Parmi les armes mentionnées, deux catégories ont attiré l’attention : les navires à usage militaire (article 6, paragraphe 1.a) et les mines (article 6, paragraphe 1.f). La première catégorie est pointée du doigt pour son manque de transparence, notamment en ce qui concerne les finalités et les destinataires réels de ces navires (le Niger n’a aucun débarquement en mer). La seconde est une question délicate, que l’Italie a réglementée par une loi spéciale de 1997 (3). La crainte, exprimée par de nombreux journaux et groupes de réflexion italiens, est qu’il y ait de graves violations de la législation italienne restrictive sur les exportations d’armes (réglementées par la loi 185/1990) (3).

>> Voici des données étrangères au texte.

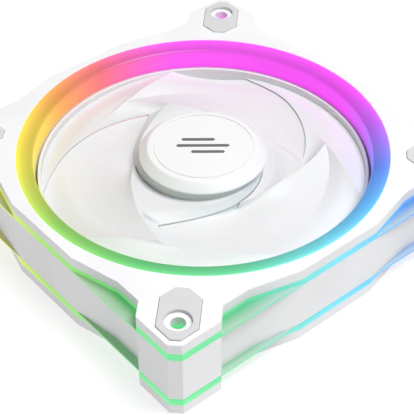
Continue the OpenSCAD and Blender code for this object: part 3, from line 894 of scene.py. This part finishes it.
def pale_floor():
    mesh = bpy.data.meshes.new("floor")
    reach = 3.0
    corners = [(-reach, -reach, 0), (reach, -reach, 0), (reach, reach, 0), (-reach, reach, 0)]
    mesh.from_pydata(corners, [], [(0, 1, 2, 3)])
    floor = link("floor", mesh)
    material, nodes, links, bsdf = new_material("floor_paper")
    where = nodes.new("ShaderNodeTexCoord").outputs["Object"]
    bumped(nodes, links, noise_field(nodes, links, where, 400, 4.0), bsdf, 0.05, 0.0001)
    mottled(nodes, links, where, bsdf, (0.27, 0.27, 0.27, 1), (0.29, 0.29, 0.29, 1), 3)
    bsdf.inputs["Emission Color"].default_value = (1, 1, 1, 1)
    bsdf.inputs["Emission Strength"].default_value = 0.72
    bsdf.inputs["Roughness"].default_value = 0.9
    bsdf.inputs["Specular IOR Level"].default_value = 0.1
    mesh.materials.append(material)


def area_light(name, where, size, power):
    """Round soft light at a place in metres, aimed at the origin."""
    data = bpy.data.lights.new(name, "AREA")
    data.shape = "DISK"
    data.size = size
    data.energy = power
    light = bpy.data.objects.new(name, data)
    bpy.context.scene.collection.objects.link(light)
    light.location = where
    light.rotation_euler = (-Vector(where)).to_track_quat("-Z", "Y").to_euler()


def make_camera():
    """Long lens above the near corner; the angles are the plan direction and the height of the view."""
    azimuth = math.radians(50.11)
    elevation = math.radians(41.57)
    roll = math.radians(-0.3)
    distance = 0.39476
    target = Vector((-0.00074, 0.0021, 0))
    level = math.cos(elevation)
    forward = Vector((-math.sin(azimuth) * level, math.cos(azimuth) * level, -math.sin(elevation)))
    flat_right = Vector((math.cos(azimuth), math.sin(azimuth), 0))
    flat_up = flat_right.cross(forward)
    right = flat_right * math.cos(roll) + flat_up * math.sin(roll)
    up = flat_up * math.cos(roll) - flat_right * math.sin(roll)
    data = bpy.data.cameras.new("camera")
    data.lens = 105.9
    data.sensor_width = 36.0
    data.clip_start = 0.01
    camera = bpy.data.objects.new("camera", data)
    bpy.context.scene.collection.objects.link(camera)
    turn = Matrix((right, up, -forward)).transposed().to_4x4()
    camera.matrix_world = Matrix.Translation(target - forward * distance) @ turn
    bpy.context.scene.camera = camera


world = bpy.data.worlds.new("studio")
world.use_nodes = True
world.node_tree.nodes["Background"].inputs["Color"].default_value = (1, 1, 1, 1)
world.node_tree.nodes["Background"].inputs["Strength"].default_value = 0.30
bpy.context.scene.world = world
bpy.context.scene.view_settings.view_transform = "Standard"

pale_floor()
area_light("key", (0.28, 0.14, 0.85), 0.45, 7.9)
area_light("fill", (0.1, -0.6, 0.7), 0.6, 0.35)
make_camera()
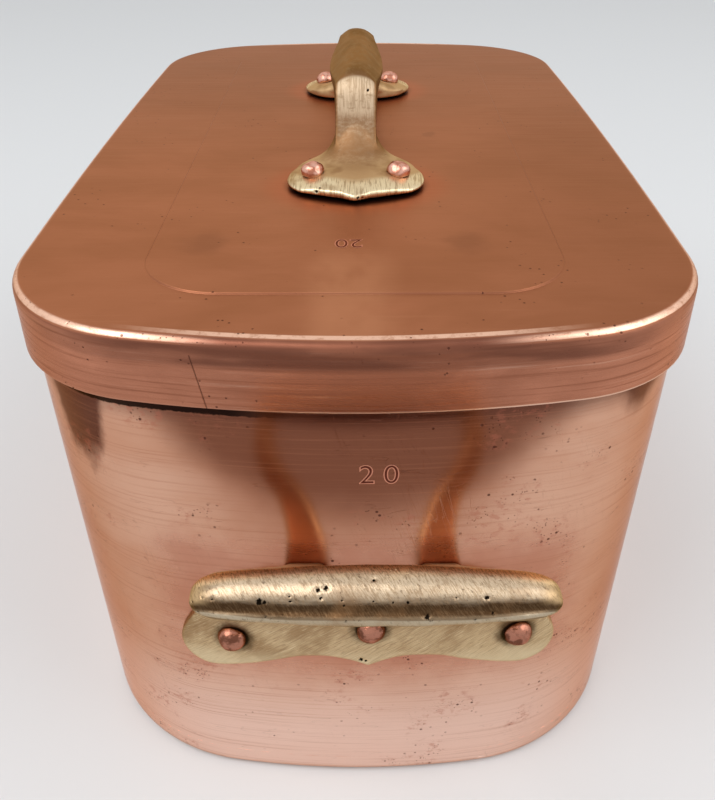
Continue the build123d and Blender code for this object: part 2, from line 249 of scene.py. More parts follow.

Actuellement, l’Italie figure parmi les dix premiers exportateurs d’armes, le Royaume-Uni et le Qatar étant les principaux importateurs (données 2017) (4). L’industrie de guerre italienne est spécialisée dans l’artillerie lourde, principalement l’aéronautique blindée et militaire. La dynamique de production représentée par Leonardo et Fincantieri fait de Rome un partenaire commercial attractif dans le domaine de l’armement. Dans un contexte mondial où le Moyen-Orient est le centre des ventes d’armes, l’Afrique subsaharienne reste un marché à explorer. Sur le continent africain, le principal acheteur est l’Algérie, suivie du Kenya, tandis que le Niger est absent (2016-2017) (4). L’accord signé avec l’Italie peut sans doute représenter une opportunité d’accroître sa part du marché de l’armement, et donc sa projection géopolitique, mais une série de doutes subsistent quant à l’efficacité de cette démarche en termes de stabilisation, compte tenu des coûts élevés supportés par les pays du G5 Sahel pour leur défense. Le gouvernement actuel a l’intention de suivre la ligne promue par le gouvernement Gentiloni, qui vise à externaliser les frontières pour la gestion des migrants (2).

Perspectives :

  • L’Italie suit une ligne très similaire à celle des autres pays européens. La France a approuvé la vente d’armements, principalement des véhicules blindés et des chars, au Tchad. Paris joue également un rôle central dans la prévention de certaines crises. L’opération Barkhane au Mali et l’opération aérienne contre les forces rebelles au Tchad en sont des exemples.
  • Le Niger consacre près de 15 % de son Pib à l’armement. Cela s’explique à la fois par des demandes extérieures spécifiques avancés principalement par les principaux bailleurs de fonds du G5 Sahel, et par une dynamique interne, selon laquelle un pays pauvre à la souveraineté limitée investit dans la sécurité pour maintenir son monopole de l’usage légitime de la force.
  • Avec la loi contre l’immigration illégale de mars 2015, une économie informelle qui n’appartient pas à une organisation criminelle a été criminalisée au Niger. Le mécontentement et les poches de pauvreté créées par cette mesure risquent de rendre le Niger encore plus fragile. Raison de plus pour en tenir compte dans un avenir proche.

Sources :

  1. Accordo di cooperazione in materia di difesa tra il Governo della Repubblica Italiana ed il Governo della Repubblica del Niger, Africa Express, 10 février 2019.
  2. Disegno di legge : Ratifica ed esecuzione dell’Accordo di cooperazione di difesa tra il Governo della Repubblica Italiana ed il Governo della Repubblica del Niger, Chambre des députés italienne, 19 décembre 2018.
  3. LIVERANI Luca, Commercio d’armi. Svelato il trattato Italia-Niger : apre un nuovo mercato bellico, L’Avvenire, 7 février 2019.
  4. Relazione sulle operazioni autorizzate e svolte per il controllo dell’esportazione , importazione e transito del materiale di armamento- Volume 1, Sénat italien, 4 Avril 2018.